Actions are the building blocks that power your workflow. A workflow can contain actions created by the community, or you can create your own actions directly within your application's repository. This guide will show you how to discover, use, and customize actions.

Overview

You can use pre-written building blocks, called actions, in your workflow. An action is a pre-defined, reusable set of jobs or code that perform specific tasks within a workflow.

Actions can be:

  • Reusable: actions can be used across different workflows and repositories, allowing you to avoid rewriting the same code.
  • Pre-written: many actions are available in the GitHub Marketplace, covering a wide range of tasks like checking out code, setting up environments, running tests, and deploying applications.
  • Configurable: you can configure actions with inputs, outputs, and environment variables to tailor them to your specific needs.
  • Community-driven: you can create your own actions and share them with others or use actions developed by the community.

The actions you use in your workflow can be defined in:

  • The same repository as your workflow file
  • Any public repository
  • A published Docker container image on Docker Hub

GitHub Marketplace is a central location for you to find actions created by the GitHub community. GitHub Marketplace page enables you to filter for actions by category.

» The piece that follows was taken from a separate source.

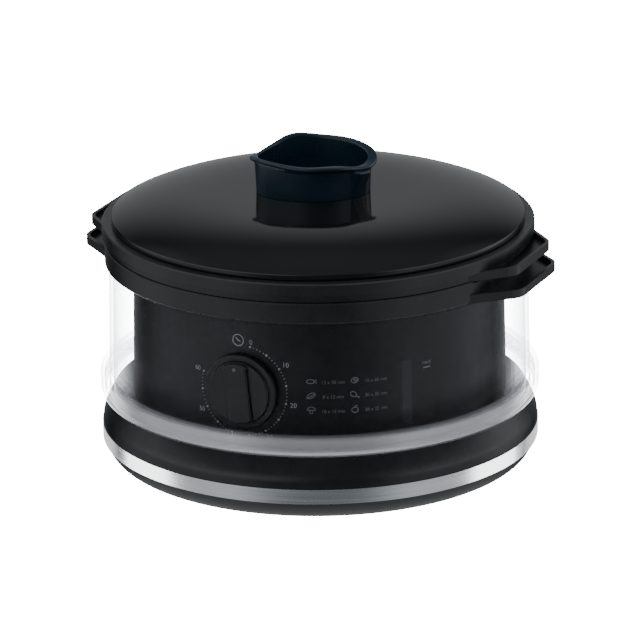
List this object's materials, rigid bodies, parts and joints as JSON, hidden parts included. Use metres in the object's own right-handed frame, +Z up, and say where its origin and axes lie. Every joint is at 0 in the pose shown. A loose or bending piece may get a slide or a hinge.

Browsing Marketplace actions in the workflow editor

You can search and browse actions directly in your repository's workflow editor. From the sidebar, you can search for a specific action, view featured actions, and browse featured categories. You can also view the number of stars an action has received from the GitHub community.

  1. In your repository, browse to the workflow file you want to edit.
  2. In the upper right corner of the file view, to open the workflow editor, click .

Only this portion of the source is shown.